● Exercise objective: Output the lines below exactly, please, from the first line until the line with "return Vector((sides[0] *", counting both.

● Supplied information:
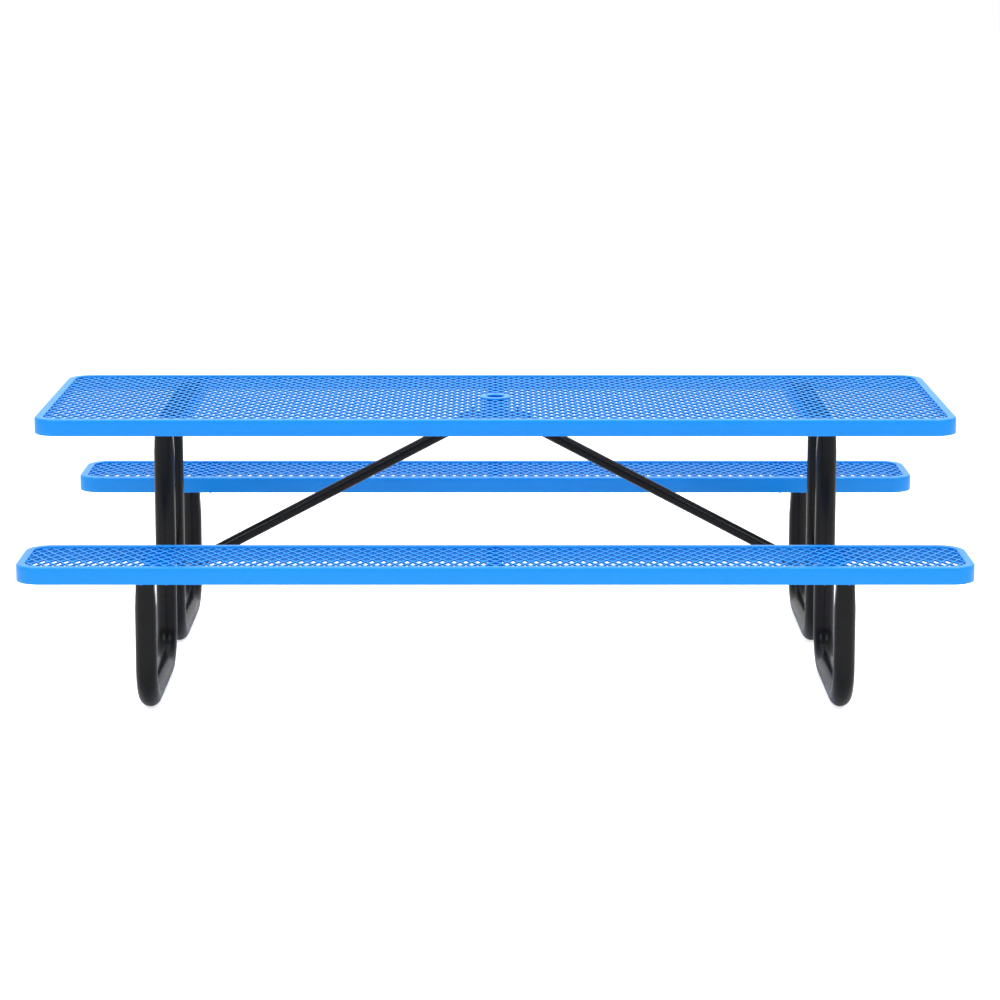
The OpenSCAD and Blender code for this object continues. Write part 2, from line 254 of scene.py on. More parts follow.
def is_level(edge, height):
    """Whether both ends of an edge lie at a height."""
    return all(abs(vertex.co.z - height) < TOUCHING for vertex in edge.verts)


def in_quarter(sides, x, y):
    """A place in one quarter, from its distances along X and Y."""
    return Vector((sides[0] * x, sides[1] * y, 0))


def extrude(offset):
    bpy.ops.mesh.extrude_region_move(TRANSFORM_OT_translate={"value": offset})


def apply_modifiers(piece):
    pick(piece)
    for modifier in list(piece.modifiers):
        bpy.ops.object.modifier_apply(modifier=modifier.name)


def apply_place(piece):
    """Puts the piece's place, turn and size into its mesh."""
    pick(piece)
    bpy.ops.object.transform_apply(location=True, rotation=True, scale=True)


def soften(piece, angle=35):
    pick(piece)
    bpy.ops.object.shade_smooth_by_angle(angle=math.radians(angle))


def take_new(name, scale=(1, 1, 1)):
    """The shape that was just added, named and brought to size."""
    piece = bpy.context.active_object
    piece.name = name
    piece.scale = scale
    apply_place(piece)
    return piece


def add_block(name, low, high):
    """A plain block from corner to corner."""
    deselect_all()
    bpy.ops.mesh.primitive_cube_add(size=1, location=(low + high) / 2)
    return take_new(name, high - low)


def add_gauge(piece, thickness, even=True):
    """Thickens a sheet to the inside of its faces."""
    gauge = piece.modifiers.new("gauge", "SOLIDIFY")
    gauge.thickness = thickness
    gauge.offset = -1
    gauge.use_even_offset = even


def add_bevel(piece, width, segments=2, angle=40):
    bevel = piece.modifiers.new("rounded edges", "BEVEL")
    bevel.width = width
    bevel.segments = segments
    bevel.limit_method = "ANGLE"
    bevel.angle_limit = math.radians(angle)
    bevel.use_clamp_overlap = True


def combine(piece, operation, tool):
    """Cuts the piece with a tool or keeps what they share, and deletes the tool."""
    cut = piece.modifiers.new("cut", "BOOLEAN")
    cut.operation = operation
    cut.solver = "EXACT"
    cut.object = tool
    apply_modifiers(piece)
    bpy.data.objects.remove(tool)


def join(pieces, name):
    """Joins the pieces into the first one."""
    pick(*pieces)
    bpy.ops.object.join()
    pieces[0].name = name
    return pieces[0]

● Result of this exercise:
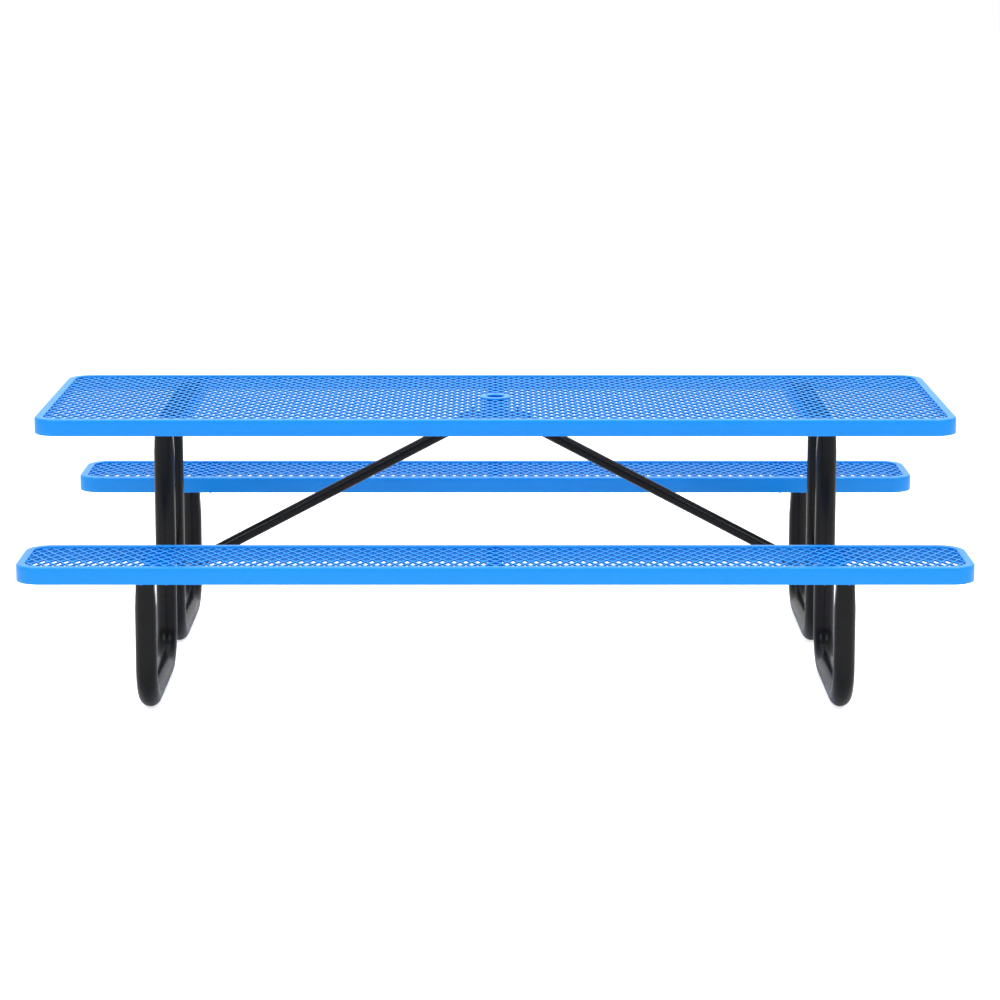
The OpenSCAD and Blender code for this object continues. Write part 2, from line 254 of scene.py on. More parts follow.
def is_level(edge, height):
    """Whether both ends of an edge lie at a height."""
    return all(abs(vertex.co.z - height) < TOUCHING for vertex in edge.verts)


def in_quarter(sides, x, y):
    """A place in one quarter, from its distances along X and Y."""
    return Vector((sides[0] * x, sides[1] * y, 0))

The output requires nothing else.